Logo em 2009, a Rádio Sol Mansi, católica, e a Rádio Corânica de Mansoa, muçulmana, assinaram um protocolo de cooperação na formação e na produção de programas. Em resultado, a rádio católica passou a transmitir um programa islâmico e a rádio islâmica um programa católico, exemplo “talvez único no mundo”. Não admira que seja uma rádio premiada e reconhecida além fronteiras.

Anabela B. Ramalho, Rádio Sol Mansi, Guiné-Bissau

Anabela Ramalho, directora-adjunta: “Passamos as notícias de forma isenta e bem documentados. Não fazemos questão de ser os primeiros a dar a notícia.”  Foto © José Alves Jana.

 

Apesar de ser uma rádio da Igreja Católica, o diretor é pela primeira vez um leigo, nomeado pelo bispo, que é o presidente do conselho de administração. Mas “os programas não são apenas religiosos, são de todo o tipo, a programação é transversal”. Como rádio católica, “o objetivo é contribuir para a formação integral da pessoa humana, assente na paz, na reconciliação, no diálogo entre as religiões e no respeito pela diversidade étnica”. A diversidade étnica aparece “como algo formativo”. E quanto à diversidade religiosa, a rádio tem, para esse fim, colaboradores das várias religiões, mesmo da religião tradicional, e dá espaço na antena às diversas crenças. A matriz de espaço de união entre as várias etnias e as várias religiões continua.

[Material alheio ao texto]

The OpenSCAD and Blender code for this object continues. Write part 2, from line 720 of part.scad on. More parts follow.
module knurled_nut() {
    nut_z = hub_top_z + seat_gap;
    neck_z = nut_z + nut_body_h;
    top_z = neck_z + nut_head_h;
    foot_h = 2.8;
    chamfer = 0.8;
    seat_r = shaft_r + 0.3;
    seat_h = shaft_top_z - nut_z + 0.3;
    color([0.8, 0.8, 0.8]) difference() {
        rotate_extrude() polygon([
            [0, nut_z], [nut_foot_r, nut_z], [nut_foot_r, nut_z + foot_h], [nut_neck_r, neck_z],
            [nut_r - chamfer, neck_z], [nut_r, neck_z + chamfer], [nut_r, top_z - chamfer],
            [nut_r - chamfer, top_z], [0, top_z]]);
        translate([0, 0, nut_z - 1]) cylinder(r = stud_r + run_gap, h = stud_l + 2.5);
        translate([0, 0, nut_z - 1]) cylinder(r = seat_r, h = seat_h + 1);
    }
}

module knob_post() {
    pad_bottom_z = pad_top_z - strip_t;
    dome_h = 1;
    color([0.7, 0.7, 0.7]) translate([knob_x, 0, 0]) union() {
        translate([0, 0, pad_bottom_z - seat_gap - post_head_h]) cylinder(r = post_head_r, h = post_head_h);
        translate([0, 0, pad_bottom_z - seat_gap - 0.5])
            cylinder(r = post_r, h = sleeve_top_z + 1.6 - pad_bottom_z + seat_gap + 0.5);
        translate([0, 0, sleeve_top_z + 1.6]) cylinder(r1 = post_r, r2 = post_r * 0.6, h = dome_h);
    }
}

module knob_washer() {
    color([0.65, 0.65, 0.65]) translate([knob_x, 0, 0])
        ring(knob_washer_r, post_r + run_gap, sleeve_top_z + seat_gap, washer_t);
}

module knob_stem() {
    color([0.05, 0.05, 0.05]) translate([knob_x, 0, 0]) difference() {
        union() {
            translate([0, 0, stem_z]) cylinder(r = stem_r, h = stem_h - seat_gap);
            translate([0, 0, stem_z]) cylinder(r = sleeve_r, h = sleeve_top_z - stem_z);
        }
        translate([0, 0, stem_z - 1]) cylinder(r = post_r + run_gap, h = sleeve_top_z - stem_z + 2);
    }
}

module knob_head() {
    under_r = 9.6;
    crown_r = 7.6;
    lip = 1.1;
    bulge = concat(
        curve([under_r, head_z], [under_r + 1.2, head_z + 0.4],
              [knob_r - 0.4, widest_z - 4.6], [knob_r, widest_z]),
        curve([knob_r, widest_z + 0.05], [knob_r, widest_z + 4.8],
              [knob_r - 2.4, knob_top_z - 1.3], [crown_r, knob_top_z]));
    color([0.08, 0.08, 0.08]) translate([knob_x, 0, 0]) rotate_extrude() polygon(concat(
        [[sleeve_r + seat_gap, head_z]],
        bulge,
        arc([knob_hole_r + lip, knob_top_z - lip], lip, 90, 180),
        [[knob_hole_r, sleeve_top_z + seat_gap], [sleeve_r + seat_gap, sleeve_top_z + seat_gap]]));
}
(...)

A Rádio Sol Mansi não esquece, porém, a sua origem. “Contribuímos para a divulgação da Doutrina Social da Igreja”, explica Anabela Ramalho, sublinhando que “a Igreja Católica tem contribuído muito para a sociedade guineense”.

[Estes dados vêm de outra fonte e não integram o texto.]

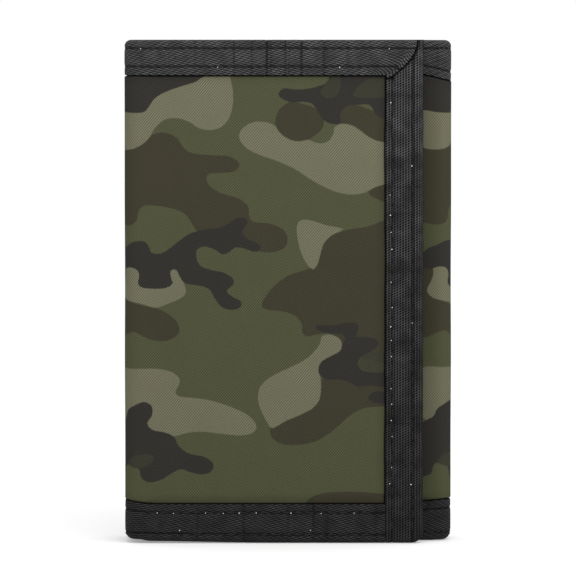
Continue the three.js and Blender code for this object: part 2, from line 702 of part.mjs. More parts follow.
const SLIDER_FACE = ROW_DEPTHS[1] + SLIDER_PLAY + SLIDER_PLATE; // inner face, toward the back leaf
const PULL_NEAR = SLIDER_FACE + SLIDER_PLAY;
const BAIL_NEAR = PULL_NEAR + PULL_THICKNESS + SLIDER_PLAY;
const PIN_X = TUCK_REACH - SLIDER_FROM_FOLD;

/** A round pin along the depth. */
function pinThrough([near, far], radius, x, z) {
  const pin = new THREE.CylinderGeometry(radius, radius, far - near, 16);
  return pin.translate(x, (near + far) / 2, z);
}

/** The slider: two plates joined by a neck, and a bail that holds the pull by a round pin. */
function addSlider() {
  const along = [PIN_X - SLIDER_LENGTH / 2, PIN_X + SLIDER_LENGTH / 2];
  const across = [ZIP_HEIGHT - SLIDER_WIDTH / 2, ZIP_HEIGHT + SLIDER_WIDTH / 2];
  const innerPlate = [SLIDER_FACE - SLIDER_PLATE, SLIDER_FACE];
  const outerPlateFar = ROW_DEPTHS[0] - SLIDER_PLAY;
  const outerPlate = [outerPlateFar - SLIDER_PLATE, outerPlateFar];
  const [neckLength, neckWidth] = SLIDER_NECK;
  const neckX = [along[1] - neckLength, along[1]];
  const neckZ = [ZIP_HEIGHT - neckWidth / 2, ZIP_HEIGHT + neckWidth / 2];
  const bailFar = BAIL_NEAR + BAIL_THICKNESS;
  const bailZ = [ZIP_HEIGHT - BAIL_PIN_RADIUS, ZIP_HEIGHT + BAIL_PIN_RADIUS];
  const bailEnd = PIN_X + BAIL_LENGTH - BAIL_PIN_RADIUS;
  const footX = [bailEnd - BAIL_PIN_RADIUS, bailEnd];
  const overlap = SLIDER_PLATE / 2;
  const pieces = [
    boxBetween(along, outerPlate, across),
    boxBetween(neckX, [outerPlate[1] - overlap, innerPlate[0] + overlap], neckZ),
    pinThrough([SLIDER_FACE - overlap, bailFar - overlap / 2], BAIL_PIN_RADIUS, PIN_X, ZIP_HEIGHT),
    boxBetween([PIN_X - BAIL_PIN_RADIUS, bailEnd], [BAIL_NEAR, bailFar], bailZ),
    boxBetween(footX, [SLIDER_FACE - overlap, BAIL_NEAR + overlap], bailZ),
  ];
  let solid = toSolid(boxBetween(along, innerPlate, across));
  for (const piece of pieces) {
    solid = solid.add(toSolid(piece));
  }
  addPiece(tuckGroup, 'zip_slider', toGeometry(solid), DARK_METAL);
}

/** The pull: a flat tongue hanging from the pin by its eye. */
function addPull() {
  const halfWidth = PULL_WIDTH / 2;
  const tip = ZIP_HEIGHT - PULL_LENGTH;
  const shoulder = Math.acos(halfWidth / PULL_EYE_RADIUS);
  const outline = new THREE.Shape();
  outline.absarc(PIN_X, ZIP_HEIGHT, PULL_EYE_RADIUS, -shoulder, Math.PI + shoulder, false);
  outline.lineTo(PIN_X - halfWidth, tip + halfWidth);
  outline.absarc(PIN_X, tip + halfWidth, halfWidth, Math.PI, Math.PI * 2, false);
  const eye = new THREE.Path();
  eye.absarc(PIN_X, ZIP_HEIGHT, BAIL_PIN_RADIUS + PULL_PLAY, 0, Math.PI * 2, true);
  outline.holes.push(eye);
  const pull = throughDepth(outline, [PULL_NEAR, PULL_NEAR + PULL_THICKNESS]);
  addPiece(tuckGroup, 'zip_pull', pull, DARK_METAL);
}

addSlider();
addPull();

export default wallet;
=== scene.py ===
"""A trifold wallet of printed cloth bound with black tape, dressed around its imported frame.

The wallet's shell is one band of cloth that runs, seen from outside and from left to right, over the
tuck, the right spine, the back, the left spine and the flap. Every cloth, lining and tape surface is
worked out on that band: a place is its distance along the band, its height and its depth below the
outer face of the tape. Lengths are in metres, and names that end in _MM are in millimetres.
"""
import logging
from dataclasses import dataclass, field
from enum import Enum
from typing import Callable, Sequence

import bpy
import numpy as np
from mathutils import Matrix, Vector


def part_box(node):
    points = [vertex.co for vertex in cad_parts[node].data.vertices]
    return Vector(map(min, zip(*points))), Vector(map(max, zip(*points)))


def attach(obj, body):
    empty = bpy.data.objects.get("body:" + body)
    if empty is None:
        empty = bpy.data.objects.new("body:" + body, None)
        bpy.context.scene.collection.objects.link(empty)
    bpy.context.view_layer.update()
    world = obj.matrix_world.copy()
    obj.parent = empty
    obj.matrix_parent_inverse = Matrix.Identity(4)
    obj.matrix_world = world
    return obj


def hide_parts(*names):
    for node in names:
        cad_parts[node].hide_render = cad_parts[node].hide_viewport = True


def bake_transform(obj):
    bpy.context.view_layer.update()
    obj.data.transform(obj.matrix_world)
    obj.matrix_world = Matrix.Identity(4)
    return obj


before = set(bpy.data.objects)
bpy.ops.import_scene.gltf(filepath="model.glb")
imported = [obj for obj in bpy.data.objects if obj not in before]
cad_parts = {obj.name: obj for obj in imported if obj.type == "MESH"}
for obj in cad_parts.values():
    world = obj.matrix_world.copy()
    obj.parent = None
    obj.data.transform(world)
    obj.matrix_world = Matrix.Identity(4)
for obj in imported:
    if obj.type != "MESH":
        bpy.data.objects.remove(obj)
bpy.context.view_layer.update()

logging.basicConfig(level=logging.INFO, format="%(message)s")
LOG = logging.getLogger("wallet")

MM = 1e-3
Array = np.ndarray
Piece = bpy.types.Object
Material = bpy.types.Material
Socket = bpy.types.NodeSocket


# ---- the frame's sizes


@dataclass(frozen=True)
class Plan:
    """The wallet's plan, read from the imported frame."""

    left: float
    right: float
    front: float
    rear: float
    top: float
    tuck_face: float
    tuck_edge: float
    flap_edge: float
    inner_top: float
    fold_radius: float = 3.6 * MM

    @staticmethod
    def from_frame() -> "Plan":
        """Read the sizes from the boxes of the frame's nodes.

        Returns:
            The plan in metres.
        """
        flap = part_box("flap_edge_binding")
        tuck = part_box("tuck_edge_binding")
        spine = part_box("left_spine_top_binding")
        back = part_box("back_top_binding")
        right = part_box("right_spine_top_binding")
        return Plan(
            left=float(spine[0][0]),
            right=float(right[1][0]),
            front=float(flap[0][1]),
            rear=float(back[1][1]),
            top=float(flap[1][2]),
            tuck_face=float(tuck[0][1]),
            tuck_edge=float(tuck[0][0]),
            flap_edge=float(flap[1][0]),
            inner_top=float(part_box("flap_inner_top_binding")[1][2]),
        )


PLAN = Plan.from_frame()


# ---- the band


@dataclass(frozen=True)
class Stretch:
    """A straight stretch of the band, or a quarter turn to the left."""

    start: float
    length: float
    origin: tuple[float, float]
    heading: tuple[float, float]
    turns: bool


class Band:
    """The path of the shell's outer face, from the tuck's free edge to the flap's."""

    def __init__(self, plan: Plan) -> None:
        """Lay the stretches end to end so that the flap's place is its distance from the left side."""
        r = plan.fold_radius
        quarter = np.pi / 2 * r
        corners = [
            ((1.0, 0.0), plan.right - r - plan.tuck_edge, (plan.tuck_edge, plan.tuck_face)),
            ((0.0, 1.0), plan.rear - plan.tuck_face - 2 * r, (plan.right, plan.tuck_face + r)),
            ((-1.0, 0.0), plan.right - plan.left - 2 * r, (plan.right - r, plan.rear)),
            ((0.0, -1.0), plan.rear - plan.front - 2 * r, (plan.left, plan.rear - r)),
            ((1.0, 0.0), plan.flap_edge - plan.left - r, (plan.left + r, plan.front)),
        ]
        total = sum(length for _, length, _ in corners[:-1]) + 4 * quarter
        place = r - total
        self.radius = r
        self.stretches: list[Stretch] = []
        self.straights: list[tuple[float, float]] = []
        for i, (heading, length, origin) in enumerate(corners):
            self.stretches.append(Stretch(place, length, origin, heading, False))
            self.straights.append((place, place + length))
            place += length
            if i < len(corners) - 1:
                end = (origin[0] + heading[0] * length, origin[1] + heading[1] * length)
                self.stretches.append(Stretch(place, quarter, end, heading, True))
                place += quarter

    def place(self, along: Array, depth: Array, height: Array) -> Array:
        """Points of the band.

        A straight point is origin + heading * distance + inward * depth. In a turn, the centre is
        origin + inward * radius, and the point lies radius - depth outward from it, turned by
        distance / radius.

        Args:
            along: distance along the band.
            depth: depth below the outer face.
            height: height above the floor.

        Returns:
            Points, with x, y and z along a new last axis.
        """
        along, depth, height = np.broadcast_arrays(along, depth, height)
        x = np.zeros(along.shape)
        y = np.zeros(along.shape)
        for i, part in enumerate(self.stretches):
            low = part.start if i else -np.inf
            high = part.start + part.length if i < len(self.stretches) - 1 else np.inf
            here = (along >= low) & (along < high)
            distance = along - part.start
            hx, hy = part.heading
            ox, oy = part.origin
            if part.turns:
                angle = distance / self.radius
                reach = np.maximum(self.radius - depth, 0.05 * MM)
                nx = -hy * np.cos(angle) - hx * np.sin(angle)
                ny = hx * np.cos(angle) - hy * np.sin(angle)
                px = ox - hy * self.radius - nx * reach
                py = oy + hx * self.radius - ny * reach
            else:
                px = ox + hx * distance - hy * depth
                py = oy + hy * distance + hx * depth
            x = np.where(here, px, x)
            y = np.where(here, py, y)
        return np.stack([x, y, height], axis=-1)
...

A Guiné-Bissau não é um país fácil para quem trabalha na comunicação social. Podemos dizer, pelo que ouvimos e pelas notícias que nos chegam, que ser jornalista é ali uma profissão de risco. As relações com o poder não são nada fáceis. Também na rádio católica? “Passamos as notícias de forma isenta e bem documentados. Não fazemos questão de ser os primeiros a dar a notícia.” Pelo que nos diz, isso tem dado à Sol Mansi algum descanso. Mas… “Por vezes ficamos tensos ao dar uma notícia, mesmo bem documentados, para salvar a nossa pele, não nos sentimos seguros.” Esse esforço faz com que a população confie na Sol Mansi. “Nesta sociedade, a comunicação oral é muito importante. Não temos uma paz absoluta, por isso os ouvintes escutam a Rádio Sol Mansi. Se ainda não noticiámos, as pessoas dizem ‘a Sol Mansi ainda não deu’ e esperam para saber o que se passou.” E, em jeito de síntese, Anabela Ramalho afirma: “O nosso compromisso é com o povo”.